## start

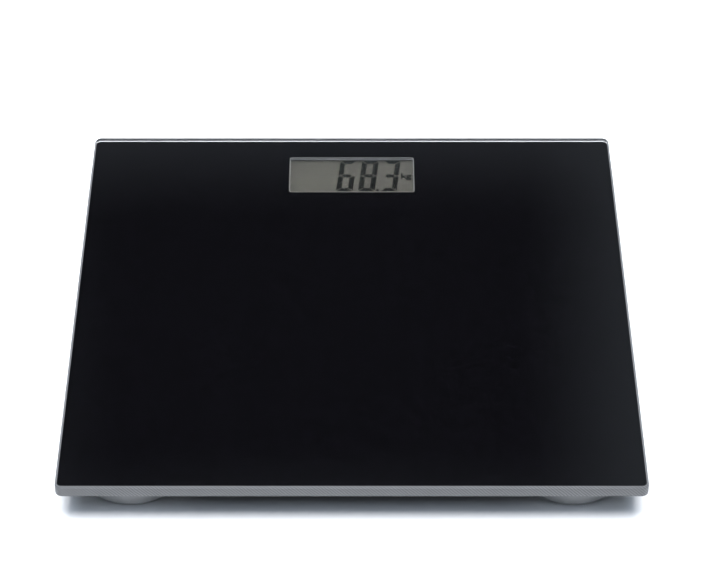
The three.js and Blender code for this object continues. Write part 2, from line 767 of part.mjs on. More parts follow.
function unitButton() {
  const bottom = caseBottom + BUTTON_RECESS;
  const flangeTop = buttonFlangeBottom + 0.6;
  const cap = turned(
    [
      [0, bottom],
      [BUTTON_RADIUS - 0.4, bottom],
      [BUTTON_RADIUS, bottom + 0.4],
      [BUTTON_RADIUS, buttonFlangeBottom],
      [BUTTON_RADIUS + BUTTON_FLANGE, buttonFlangeBottom],
      [BUTTON_RADIUS + BUTTON_FLANGE, flangeTop],
      [PLUNGER_RADIUS, flangeTop],
      [PLUNGER_RADIUS, plungerBottom],
      [0, plungerBottom],
    ],
    ROUND_SMALL,
  );
  return cap.translate([buttonX, buttonY, 0]);
}

// One sheet of the display, from front to back.
function displaySheet(front, back, side, bottom, top) {
  return block(-lcdWidth / 2 + side, lcdWidth / 2 - side, front, back, bottom, top);
}

const polariserBack = windowY + WINDOW_DEPTH / 2 - POLARISER_SHORT;

const upperPolariser = () => displaySheet(lcdFront + 1, polariserBack, 1, upperGlassTop, lcdTop);
const upperGlass = () => displaySheet(lcdFront - LCD_LEDGE, lcdBack, 0, lowerGlassTop, upperGlassTop);
const lowerGlass = () => displaySheet(lcdFront, lcdBack, 0, lowerGlassBottom, lowerGlassTop);
const reflector = () => displaySheet(lcdFront + 1, lcdBack - 1, 1, lcdBottom, lowerGlassBottom);

function displayCarrier() {
  const outside = displaySheet(lcdFront, lcdBack, 0, boardTop, lcdBottom);
  const inside = displaySheet(
    lcdFront + CARRIER_WALL,
    lcdBack - CARRIER_WALL,
    CARRIER_WALL,
    boardTop - PAST,
    lcdBottom + PAST,
  );
  return outside.subtract(inside);
}

function displayConnector() {
  const y = lcdFront - LCD_LEDGE / 2 - 0.1;
  const half = CONNECTOR_WIDTH / 2;
  return displaySheet(y - half, y + half, 4, boardTop, lowerGlassTop);
}

// ---------------------------------------------------------------- assembly

const scale = new THREE.Group();

const pieces = [
  ["glass_platform", glassPlatform(), MATERIALS.glass],
  ["back_print", backPrint(), MATERIALS.print],
  ["case_tape", caseTape(), MATERIALS.tape],
  ["case_frame", caseFrame(), MATERIALS.plastic],
  ["case_shell", caseShell(), MATERIALS.plastic],
  ["battery_door", batteryDoor(), MATERIALS.plastic],
  ["coin_cell", coinCell(), MATERIALS.steel],
  ["cell_holder", cellHolder(), MATERIALS.darkPlastic],
  ["battery_positive_clip", positiveClip(), MATERIALS.brass],
  ["battery_negative_spring", negativeSpring(), MATERIALS.brass],
  ["circuit_board", circuitBoard(), MATERIALS.board],
  ["controller_chip", controllerChip(), MATERIALS.epoxy],
  ["unit_switch", unitSwitch(), MATERIALS.darkPlastic],
  ["switch_plunger", switchPlunger(), MATERIALS.darkPlastic],
  ["unit_button", unitButton(), MATERIALS.plastic],
  ["display_carrier", displayCarrier(), MATERIALS.darkPlastic],
  ["display_connector", displayConnector(), MATERIALS.wire],
  ["display_polariser", upperPolariser(), MATERIALS.lcdGlass],
  ["display_upper_glass", upperGlass(), MATERIALS.lcdGlass],
  ["display_lower_glass", lowerGlass(), MATERIALS.lcdGlass],
  ["display_reflector", reflector(), MATERIALS.reflector],
];
pieces.forEach(([name, body, look]) => scale.add(mesh(name, body, look)));

screwPlaces.forEach((place, n) => {
  scale.add(mesh(`case_screw_${n + 1}`, caseScrew(place), MATERIALS.steel));
});

FEET.forEach((spec) => {
  scale.add(foot(spec));
  scale.add(mesh(`sensor_lead_${spec.name}`, sensorLead(spec), MATERIALS.wire));
});

export default scale;
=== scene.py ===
"""Looks for the digital bathroom scale: studio, glass platform, display, feet and electronics case.

Shapes are written in millimetres in the row frame (+Z up, -Y the user's side) and made in metres.
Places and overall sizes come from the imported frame; the values below are only the finer details.
"""

import math

import bmesh
import bpy
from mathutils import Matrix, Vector


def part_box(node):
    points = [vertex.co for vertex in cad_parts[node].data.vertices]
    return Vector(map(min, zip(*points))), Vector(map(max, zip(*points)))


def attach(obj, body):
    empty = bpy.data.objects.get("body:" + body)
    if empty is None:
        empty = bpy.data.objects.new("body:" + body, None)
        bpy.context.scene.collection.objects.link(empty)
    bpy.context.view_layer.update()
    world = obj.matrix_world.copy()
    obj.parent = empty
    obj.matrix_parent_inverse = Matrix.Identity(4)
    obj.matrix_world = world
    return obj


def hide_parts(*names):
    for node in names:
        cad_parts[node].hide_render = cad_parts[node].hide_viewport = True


MM = 0.001
FEET = ("front_left", "front_right", "back_left", "back_right")

# Camera and light
CAMERA_PLACE = (0.0, -1.0948, 0.9424)
CAMERA_PITCH = 39.8545  # degrees below the horizon
CAMERA_LENS = 138.365
CAMERA_SHIFT_X = 0.0114
SOFTBOX = {"size": 1.2, "place": (0, -0.02, 1.15), "power": 38.0, "color": (1, 1, 1)}
# Wide weak light round the softbox
SKIRT = {"size": 1.9, "place": (0, -0.2, 1.16), "power": 19.5, "color": (0.86, 0.98, 1.16)}
SKY = 0.36  # studio behind the scale
FRONT_SKY = 0.14  # studio on the camera's side
FLAG = 0.34  # how much the black flag takes from the studio
# Where the flag's right, left, lower and upper side fade out, as parts of a direction
FLAG_EDGES = (("X", (0.058, 0.122)), ("X", (-0.08, -0.17)), ("Z", (0.622, 0.575)), ("Z", (0.68, 0.73)))
FLOOR_RADIUS = 9.0
BACKDROP = (1.02, 1.02, 1.02)
SWEEP_START = 0.45  # from the object, where the floor begins to turn into the backdrop
SWEEP_END = 1.1

# Glass platform
TOP_ARRIS = 1.0
BOTTOM_ARRIS = 0.3
CORNER_RADIUS = 3.5
PRINT_BITE = 0.05  # the ink lies this deep in the glass, so no air is left between them
PRINT_RADIUS = 2.9
WINDOW_RADIUS = 1.6

# Display
DIGIT_HEIGHT = 27.2
DIGIT_WIDTH = 9.1
DIGIT_PITCH = 12.0
DIGIT_SLANT = math.radians(5.5)
SEGMENT_WIDTH = 2.8
SEGMENT_GAP = 0.3
DIGITS_FROM_RIGHT = 18.9  # left edge of the last digit to the window's right edge
DIGITS_FROM_FRONT = 3.57
INK_THICKNESS = 0.05
RIM_WIDTH = 0.6
RIM_THICKNESS = 0.08
RIM_UNDER_INK = 0.6  # how far the adhesive reaches under the ink
LCD_SIDE_MARGIN = 4.0  # display glass beyond the window
LCD_MARGIN = 3.0
UNIT_WIDTH = 5.75
UNIT_ASCENT = 4.6
UNIT_FROM_RIGHT = 7.2
UNIT_FROM_FRONT = 14.9  # baseline

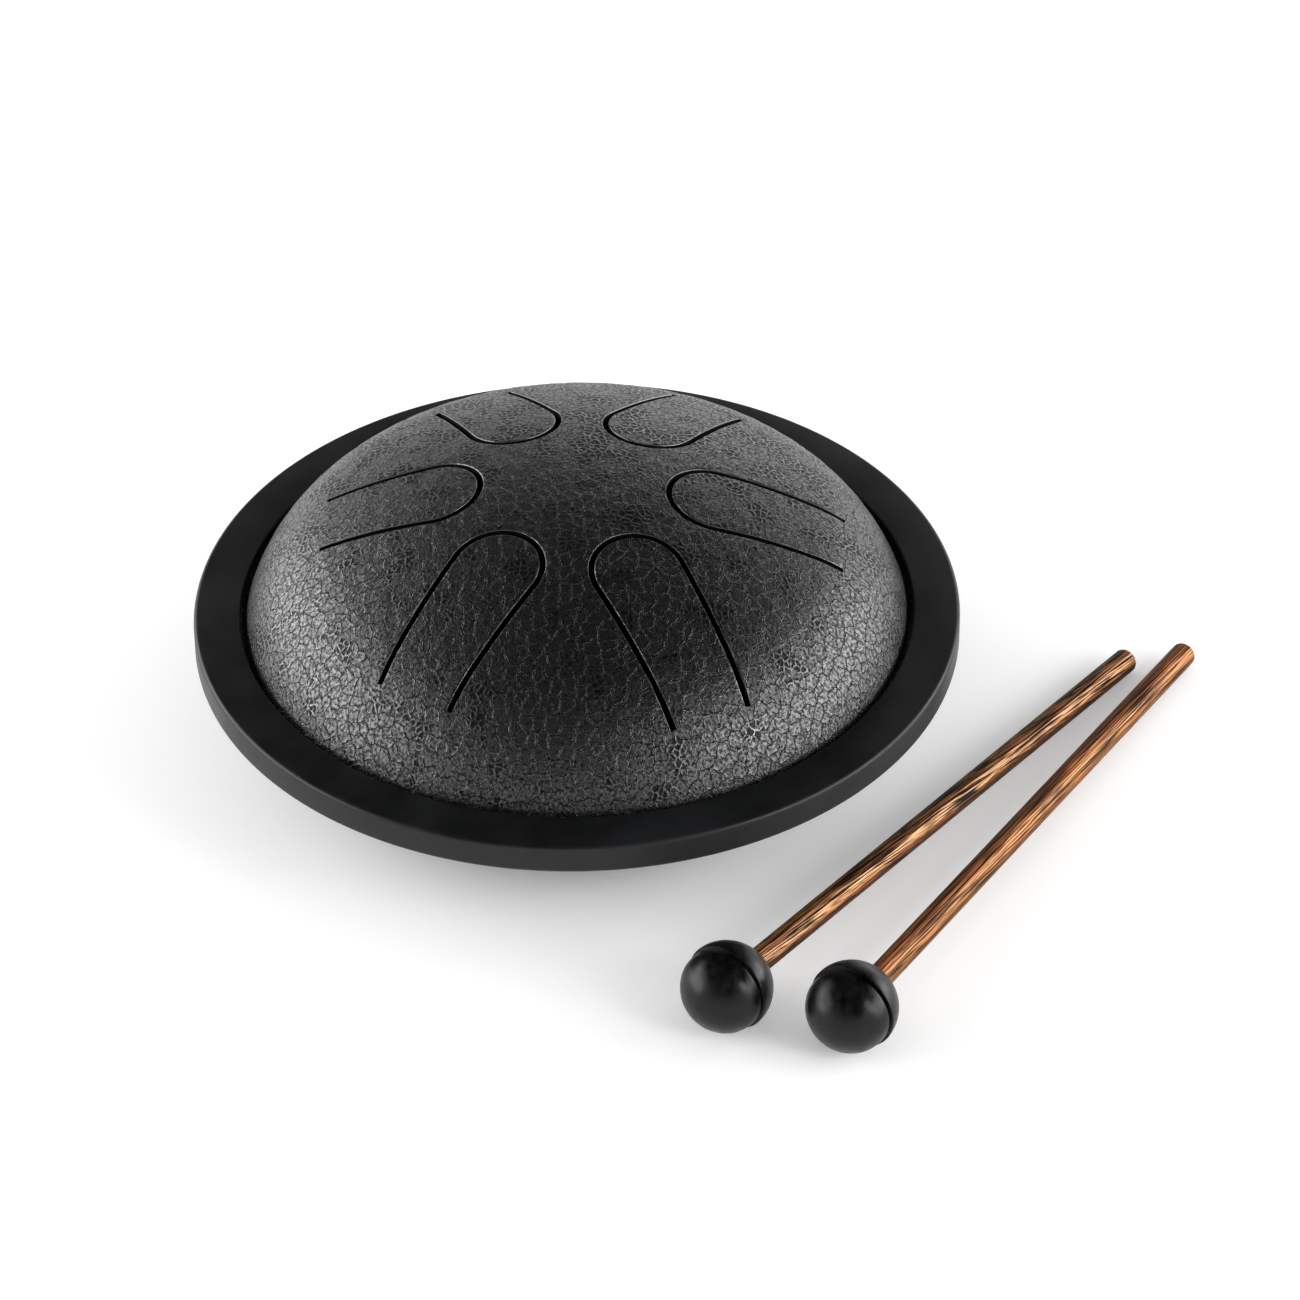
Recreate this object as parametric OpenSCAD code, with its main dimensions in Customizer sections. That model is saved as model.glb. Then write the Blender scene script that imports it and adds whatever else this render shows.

## end

Short task: Print exactly the lines above from the one with "screwPlaces.forEach((place, n) =>" to the one with "cad_parts[node].hide_render = cad_parts[node].hide_viewport", including both.

Result:
screwPlaces.forEach((place, n) => {
  scale.add(mesh(`case_screw_${n + 1}`, caseScrew(place), MATERIALS.steel));
});

FEET.forEach((spec) => {
  scale.add(foot(spec));
  scale.add(mesh(`sensor_lead_${spec.name}`, sensorLead(spec), MATERIALS.wire));
});

export default scale;
=== scene.py ===
"""Looks for the digital bathroom scale: studio, glass platform, display, feet and electronics case.

Shapes are written in millimetres in the row frame (+Z up, -Y the user's side) and made in metres.
Places and overall sizes come from the imported frame; the values below are only the finer details.
"""

import math

import bmesh
import bpy
from mathutils import Matrix, Vector


def part_box(node):
    points = [vertex.co for vertex in cad_parts[node].data.vertices]
    return Vector(map(min, zip(*points))), Vector(map(max, zip(*points)))


def attach(obj, body):
    empty = bpy.data.objects.get("body:" + body)
    if empty is None:
        empty = bpy.data.objects.new("body:" + body, None)
        bpy.context.scene.collection.objects.link(empty)
    bpy.context.view_layer.update()
    world = obj.matrix_world.copy()
    obj.parent = empty
    obj.matrix_parent_inverse = Matrix.Identity(4)
    obj.matrix_world = world
    return obj


def hide_parts(*names):
    for node in names:
        cad_parts[node].hide_render = cad_parts[node].hide_viewport = True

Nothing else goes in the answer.